Information supplied —
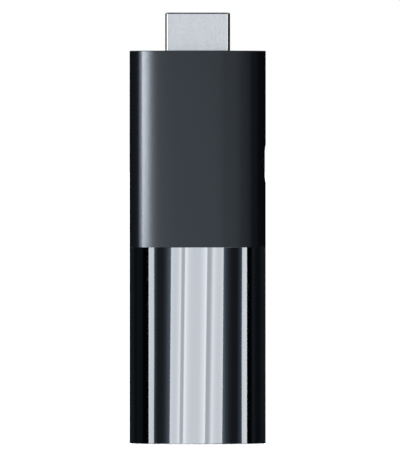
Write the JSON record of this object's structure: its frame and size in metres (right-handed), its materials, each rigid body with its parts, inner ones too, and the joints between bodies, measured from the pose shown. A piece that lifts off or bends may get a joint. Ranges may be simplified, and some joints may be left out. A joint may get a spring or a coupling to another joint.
{
  "type": "streaming media stick",
  "caption": "Slim oval media stick: matte upper half, glossy lower half, metal video plug on the upper end, power socket in the right-hand side.",
  "frame": {"origin": "middle of the flat lower end, on which the stick stands", "axes": "+Z along the stick towards the video plug, front face towards -Y, power socket towards +X"},
  "size_m": [0.0292, 0.0152, 0.0924],
  "materials": {
    "matte_housing": "fine spark-eroded matt",
    "gloss_housing": "piano-black high gloss",
    "frame_plastic": "plain moulded",
    "screw_steel": "zinc plated",
    "plug_steel": "satin nickel plate",
    "socket_steel": "bright tin plate",
    "insulator": "moulded black resin",
    "gold_contacts": "gold plate",
    "circuit_board": "green solder resist",
    "radio_board": "blue solder resist",
    "chip_resin": "moulded epoxy",
    "ferrite": "moulded iron powder",
    "crystal_metal": "plated lid",
    "capacitor_ceramic": "fired ceramic",
    "resistor_ceramic": "coated ceramic",
    "led_resin": "white moulded resin",
    "clear_guide": "clear moulded plastic",
    "shield_sheet": "tinned sheet",
    "thermal_pad": "soft silicone",
    "spreader_aluminium": "plain milled",
    "antenna_metal": "plated spring sheet"
  },
  "bodies": {
    "root": {"upper_housing": "matte_housing", "lower_housing": "gloss_housing", "inner_frame": "frame_plastic", "frame_screws": "screw_steel", "plug_shell": "plug_steel", "plug_insulator": "insulator", "plug_contacts": "gold_contacts", "socket_shell": "socket_steel", "socket_tongue": "insulator", "socket_contacts": "gold_contacts", "main_board": "circuit_board", "soc_chip": "chip_resin", "memory_chips": "chip_resin", "flash_chip": "chip_resin", "power_chip": "chip_resin", "power_inductors": "ferrite", "crystals": "crystal_metal", "capacitors": "capacitor_ceramic", "resistors": "resistor_ceramic", "esd_arrays": "chip_resin", "status_led": "led_resin", "light_guide": "clear_guide", "front_shield_frame": "shield_sheet", "front_shield_lid": "shield_sheet", "rear_shield_frame": "shield_sheet", "rear_shield_lid": "shield_sheet", "soc_thermal_pad": "thermal_pad", "flash_thermal_pad": "thermal_pad", "front_thermal_pad": "thermal_pad", "rear_thermal_pad": "thermal_pad", "front_heat_spreader": "spreader_aluminium", "rear_heat_spreader": "spreader_aluminium", "radio_board": "radio_board", "radio_chip": "chip_resin", "radio_can": "shield_sheet", "main_antenna": "antenna_metal", "second_antenna": "antenna_metal"}
  },
  "joints": []
}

What the exercise asks — Write out the material exactly as given.

Solution to the exercise —
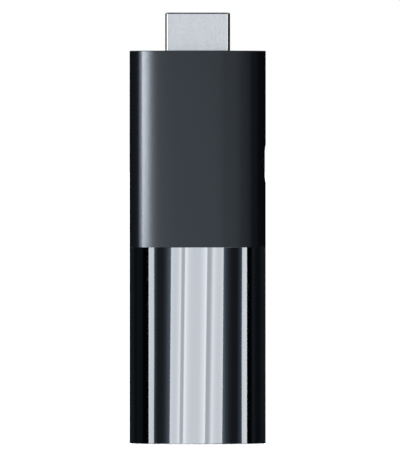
Write the JSON record of this object's structure: its frame and size in metres (right-handed), its materials, each rigid body with its parts, inner ones too, and the joints between bodies, measured from the pose shown. A piece that lifts off or bends may get a joint. Ranges may be simplified, and some joints may be left out. A joint may get a spring or a coupling to another joint.
{
  "type": "streaming media stick",
  "caption": "Slim oval media stick: matte upper half, glossy lower half, metal video plug on the upper end, power socket in the right-hand side.",
  "frame": {"origin": "middle of the flat lower end, on which the stick stands", "axes": "+Z along the stick towards the video plug, front face towards -Y, power socket towards +X"},
  "size_m": [0.0292, 0.0152, 0.0924],
  "materials": {
    "matte_housing": "fine spark-eroded matt",
    "gloss_housing": "piano-black high gloss",
    "frame_plastic": "plain moulded",
    "screw_steel": "zinc plated",
    "plug_steel": "satin nickel plate",
    "socket_steel": "bright tin plate",
    "insulator": "moulded black resin",
    "gold_contacts": "gold plate",
    "circuit_board": "green solder resist",
    "radio_board": "blue solder resist",
    "chip_resin": "moulded epoxy",
    "ferrite": "moulded iron powder",
    "crystal_metal": "plated lid",
    "capacitor_ceramic": "fired ceramic",
    "resistor_ceramic": "coated ceramic",
    "led_resin": "white moulded resin",
    "clear_guide": "clear moulded plastic",
    "shield_sheet": "tinned sheet",
    "thermal_pad": "soft silicone",
    "spreader_aluminium": "plain milled",
    "antenna_metal": "plated spring sheet"
  },
  "bodies": {
    "root": {"upper_housing": "matte_housing", "lower_housing": "gloss_housing", "inner_frame": "frame_plastic", "frame_screws": "screw_steel", "plug_shell": "plug_steel", "plug_insulator": "insulator", "plug_contacts": "gold_contacts", "socket_shell": "socket_steel", "socket_tongue": "insulator", "socket_contacts": "gold_contacts", "main_board": "circuit_board", "soc_chip": "chip_resin", "memory_chips": "chip_resin", "flash_chip": "chip_resin", "power_chip": "chip_resin", "power_inductors": "ferrite", "crystals": "crystal_metal", "capacitors": "capacitor_ceramic", "resistors": "resistor_ceramic", "esd_arrays": "chip_resin", "status_led": "led_resin", "light_guide": "clear_guide", "front_shield_frame": "shield_sheet", "front_shield_lid": "shield_sheet", "rear_shield_frame": "shield_sheet", "rear_shield_lid": "shield_sheet", "soc_thermal_pad": "thermal_pad", "flash_thermal_pad": "thermal_pad", "front_thermal_pad": "thermal_pad", "rear_thermal_pad": "thermal_pad", "front_heat_spreader": "spreader_aluminium", "rear_heat_spreader": "spreader_aluminium", "radio_board": "radio_board", "radio_chip": "chip_resin", "radio_can": "shield_sheet", "main_antenna": "antenna_metal", "second_antenna": "antenna_metal"}
  },
  "joints": []
}